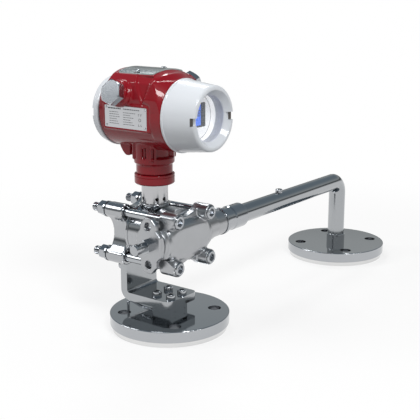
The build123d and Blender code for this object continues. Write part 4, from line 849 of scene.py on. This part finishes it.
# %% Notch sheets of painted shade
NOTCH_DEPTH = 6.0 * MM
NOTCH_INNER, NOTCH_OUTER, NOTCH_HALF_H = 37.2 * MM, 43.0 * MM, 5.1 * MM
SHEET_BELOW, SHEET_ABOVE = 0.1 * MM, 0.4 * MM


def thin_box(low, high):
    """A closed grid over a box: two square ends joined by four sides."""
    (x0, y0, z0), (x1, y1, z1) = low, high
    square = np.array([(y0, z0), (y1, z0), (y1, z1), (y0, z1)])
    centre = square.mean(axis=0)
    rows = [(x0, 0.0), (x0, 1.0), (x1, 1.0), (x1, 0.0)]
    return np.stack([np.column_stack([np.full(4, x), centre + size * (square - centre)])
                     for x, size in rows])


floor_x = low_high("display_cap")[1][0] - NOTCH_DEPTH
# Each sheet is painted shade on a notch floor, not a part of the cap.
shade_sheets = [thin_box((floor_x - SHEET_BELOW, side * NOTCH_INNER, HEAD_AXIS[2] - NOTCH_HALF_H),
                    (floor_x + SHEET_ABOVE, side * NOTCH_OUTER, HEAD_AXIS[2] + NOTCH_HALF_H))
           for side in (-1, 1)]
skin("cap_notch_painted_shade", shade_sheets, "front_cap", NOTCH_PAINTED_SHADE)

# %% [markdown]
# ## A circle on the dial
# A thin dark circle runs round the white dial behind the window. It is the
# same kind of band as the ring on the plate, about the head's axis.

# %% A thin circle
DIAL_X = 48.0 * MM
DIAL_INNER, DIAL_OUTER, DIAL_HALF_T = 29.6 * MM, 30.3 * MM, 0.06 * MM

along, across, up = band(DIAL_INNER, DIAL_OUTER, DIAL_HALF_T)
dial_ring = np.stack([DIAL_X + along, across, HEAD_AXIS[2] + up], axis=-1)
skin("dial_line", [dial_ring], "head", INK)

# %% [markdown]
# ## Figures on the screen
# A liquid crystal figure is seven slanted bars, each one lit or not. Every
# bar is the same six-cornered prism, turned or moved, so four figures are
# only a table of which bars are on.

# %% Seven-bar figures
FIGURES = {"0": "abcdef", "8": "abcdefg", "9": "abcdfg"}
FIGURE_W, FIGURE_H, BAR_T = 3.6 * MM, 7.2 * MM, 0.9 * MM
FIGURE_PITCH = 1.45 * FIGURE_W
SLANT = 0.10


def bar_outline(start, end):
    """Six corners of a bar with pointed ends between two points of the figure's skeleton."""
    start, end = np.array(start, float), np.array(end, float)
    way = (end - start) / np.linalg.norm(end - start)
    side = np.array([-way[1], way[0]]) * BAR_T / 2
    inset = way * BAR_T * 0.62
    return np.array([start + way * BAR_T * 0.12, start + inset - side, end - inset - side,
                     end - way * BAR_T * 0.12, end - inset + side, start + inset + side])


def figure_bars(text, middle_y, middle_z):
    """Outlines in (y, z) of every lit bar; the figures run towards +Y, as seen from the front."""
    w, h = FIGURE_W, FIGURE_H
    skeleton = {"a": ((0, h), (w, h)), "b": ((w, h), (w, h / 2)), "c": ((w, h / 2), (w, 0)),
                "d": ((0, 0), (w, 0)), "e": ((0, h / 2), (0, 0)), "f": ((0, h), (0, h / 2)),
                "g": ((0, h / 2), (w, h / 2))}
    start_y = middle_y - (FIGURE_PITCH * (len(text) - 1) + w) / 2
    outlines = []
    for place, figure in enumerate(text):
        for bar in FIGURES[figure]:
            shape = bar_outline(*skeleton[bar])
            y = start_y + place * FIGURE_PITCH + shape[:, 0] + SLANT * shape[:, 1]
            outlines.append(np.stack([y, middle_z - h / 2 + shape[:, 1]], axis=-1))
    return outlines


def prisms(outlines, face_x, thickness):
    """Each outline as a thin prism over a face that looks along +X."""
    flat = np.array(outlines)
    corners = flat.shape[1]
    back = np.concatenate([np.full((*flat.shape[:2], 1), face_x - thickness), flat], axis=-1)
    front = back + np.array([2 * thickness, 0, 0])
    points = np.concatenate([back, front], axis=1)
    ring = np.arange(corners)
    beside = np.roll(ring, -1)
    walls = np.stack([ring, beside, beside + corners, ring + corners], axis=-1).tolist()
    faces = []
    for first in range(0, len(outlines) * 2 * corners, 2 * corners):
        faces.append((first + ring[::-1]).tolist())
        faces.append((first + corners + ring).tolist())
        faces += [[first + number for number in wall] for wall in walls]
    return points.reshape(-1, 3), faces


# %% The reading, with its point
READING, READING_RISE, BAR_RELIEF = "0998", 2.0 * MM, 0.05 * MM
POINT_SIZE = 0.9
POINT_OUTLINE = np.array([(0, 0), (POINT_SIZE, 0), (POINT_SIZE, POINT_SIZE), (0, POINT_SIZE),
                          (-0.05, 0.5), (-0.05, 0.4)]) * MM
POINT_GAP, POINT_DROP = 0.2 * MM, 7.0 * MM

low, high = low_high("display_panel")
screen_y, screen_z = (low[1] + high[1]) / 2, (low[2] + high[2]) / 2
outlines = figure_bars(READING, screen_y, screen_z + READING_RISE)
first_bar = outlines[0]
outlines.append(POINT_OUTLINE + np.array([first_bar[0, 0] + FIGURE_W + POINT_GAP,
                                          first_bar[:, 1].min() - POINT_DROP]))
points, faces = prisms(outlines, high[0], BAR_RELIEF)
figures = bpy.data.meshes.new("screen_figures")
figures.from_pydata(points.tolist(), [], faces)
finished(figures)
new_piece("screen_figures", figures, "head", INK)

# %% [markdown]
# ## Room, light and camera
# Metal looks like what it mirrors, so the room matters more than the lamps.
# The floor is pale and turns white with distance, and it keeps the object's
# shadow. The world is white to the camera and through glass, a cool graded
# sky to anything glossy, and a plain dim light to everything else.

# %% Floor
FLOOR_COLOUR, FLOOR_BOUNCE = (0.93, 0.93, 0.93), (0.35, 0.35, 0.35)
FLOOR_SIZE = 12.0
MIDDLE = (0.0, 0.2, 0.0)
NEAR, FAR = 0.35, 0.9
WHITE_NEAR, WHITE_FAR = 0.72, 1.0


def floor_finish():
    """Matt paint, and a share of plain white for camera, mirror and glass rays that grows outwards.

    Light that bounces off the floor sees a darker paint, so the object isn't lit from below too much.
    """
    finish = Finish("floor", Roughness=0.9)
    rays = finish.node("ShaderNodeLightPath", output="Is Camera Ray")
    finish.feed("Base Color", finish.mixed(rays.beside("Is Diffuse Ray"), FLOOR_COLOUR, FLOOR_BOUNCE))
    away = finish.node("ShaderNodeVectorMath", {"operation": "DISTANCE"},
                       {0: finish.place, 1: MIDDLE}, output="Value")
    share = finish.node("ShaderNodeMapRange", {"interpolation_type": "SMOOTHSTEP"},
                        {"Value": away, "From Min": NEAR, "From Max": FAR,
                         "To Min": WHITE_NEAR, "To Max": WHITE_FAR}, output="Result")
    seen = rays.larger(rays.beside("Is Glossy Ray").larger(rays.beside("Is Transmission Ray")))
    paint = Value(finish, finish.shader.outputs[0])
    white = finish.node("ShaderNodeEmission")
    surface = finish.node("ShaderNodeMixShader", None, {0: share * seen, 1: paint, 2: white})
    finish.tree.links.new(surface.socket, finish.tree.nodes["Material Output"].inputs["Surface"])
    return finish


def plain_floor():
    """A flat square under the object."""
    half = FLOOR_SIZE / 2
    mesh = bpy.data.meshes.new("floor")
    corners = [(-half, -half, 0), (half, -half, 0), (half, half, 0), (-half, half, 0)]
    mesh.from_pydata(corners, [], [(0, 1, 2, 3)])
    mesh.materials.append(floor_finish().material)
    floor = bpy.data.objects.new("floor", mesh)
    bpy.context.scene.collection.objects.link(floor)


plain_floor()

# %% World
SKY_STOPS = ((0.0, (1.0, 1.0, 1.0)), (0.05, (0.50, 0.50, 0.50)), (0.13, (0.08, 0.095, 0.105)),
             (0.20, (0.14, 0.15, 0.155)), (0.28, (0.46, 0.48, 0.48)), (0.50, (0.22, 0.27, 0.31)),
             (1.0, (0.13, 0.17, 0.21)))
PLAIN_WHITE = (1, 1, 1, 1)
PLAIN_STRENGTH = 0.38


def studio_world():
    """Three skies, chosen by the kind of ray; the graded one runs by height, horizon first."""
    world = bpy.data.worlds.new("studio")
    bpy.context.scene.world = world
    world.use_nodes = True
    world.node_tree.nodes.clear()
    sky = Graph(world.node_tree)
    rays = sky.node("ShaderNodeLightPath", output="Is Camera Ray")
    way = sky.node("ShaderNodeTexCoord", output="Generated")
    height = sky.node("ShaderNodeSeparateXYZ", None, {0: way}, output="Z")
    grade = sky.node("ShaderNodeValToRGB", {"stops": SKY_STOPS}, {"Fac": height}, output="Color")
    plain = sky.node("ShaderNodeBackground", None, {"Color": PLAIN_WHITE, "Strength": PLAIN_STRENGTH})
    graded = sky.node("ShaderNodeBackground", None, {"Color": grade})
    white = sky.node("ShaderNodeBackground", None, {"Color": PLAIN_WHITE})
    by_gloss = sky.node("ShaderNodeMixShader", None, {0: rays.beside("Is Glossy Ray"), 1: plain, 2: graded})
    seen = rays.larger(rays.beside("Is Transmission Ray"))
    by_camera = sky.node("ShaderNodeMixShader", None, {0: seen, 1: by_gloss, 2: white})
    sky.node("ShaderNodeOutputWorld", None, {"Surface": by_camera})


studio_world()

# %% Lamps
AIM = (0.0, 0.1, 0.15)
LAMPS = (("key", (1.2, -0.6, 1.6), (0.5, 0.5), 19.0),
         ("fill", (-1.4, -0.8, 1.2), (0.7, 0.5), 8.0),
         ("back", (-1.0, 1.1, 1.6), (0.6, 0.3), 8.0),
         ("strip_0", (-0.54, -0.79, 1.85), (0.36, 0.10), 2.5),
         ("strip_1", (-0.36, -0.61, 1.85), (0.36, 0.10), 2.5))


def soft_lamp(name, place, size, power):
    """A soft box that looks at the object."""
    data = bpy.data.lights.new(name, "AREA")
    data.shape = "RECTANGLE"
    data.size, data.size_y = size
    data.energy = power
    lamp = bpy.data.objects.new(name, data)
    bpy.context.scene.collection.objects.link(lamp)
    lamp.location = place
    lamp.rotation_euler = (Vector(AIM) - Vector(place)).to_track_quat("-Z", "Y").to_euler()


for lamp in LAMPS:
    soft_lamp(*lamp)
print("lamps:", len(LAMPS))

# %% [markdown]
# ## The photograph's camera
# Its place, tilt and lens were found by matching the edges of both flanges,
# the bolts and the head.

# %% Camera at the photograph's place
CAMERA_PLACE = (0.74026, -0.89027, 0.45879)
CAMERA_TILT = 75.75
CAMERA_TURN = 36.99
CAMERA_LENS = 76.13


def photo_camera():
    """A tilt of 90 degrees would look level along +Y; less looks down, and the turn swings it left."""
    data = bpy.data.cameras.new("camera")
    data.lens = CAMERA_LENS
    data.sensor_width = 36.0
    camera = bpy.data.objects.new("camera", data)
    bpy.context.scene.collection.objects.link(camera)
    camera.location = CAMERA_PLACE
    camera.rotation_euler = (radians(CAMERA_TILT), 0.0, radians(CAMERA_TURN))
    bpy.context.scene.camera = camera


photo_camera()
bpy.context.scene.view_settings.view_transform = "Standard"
........
Where a line of the material above holds the string "scene", copy that line.

- _SOLUTION TO THE PROBLEM_
The build123d and Blender code for this object continues. Write part 4, from line 849 of scene.py on. This part finishes it.
    bpy.context.scene.collection.objects.link(floor)
    bpy.context.scene.world = world
    bpy.context.scene.collection.objects.link(lamp)
    bpy.context.scene.collection.objects.link(camera)
    bpy.context.scene.camera = camera
bpy.context.scene.view_settings.view_transform = "Standard"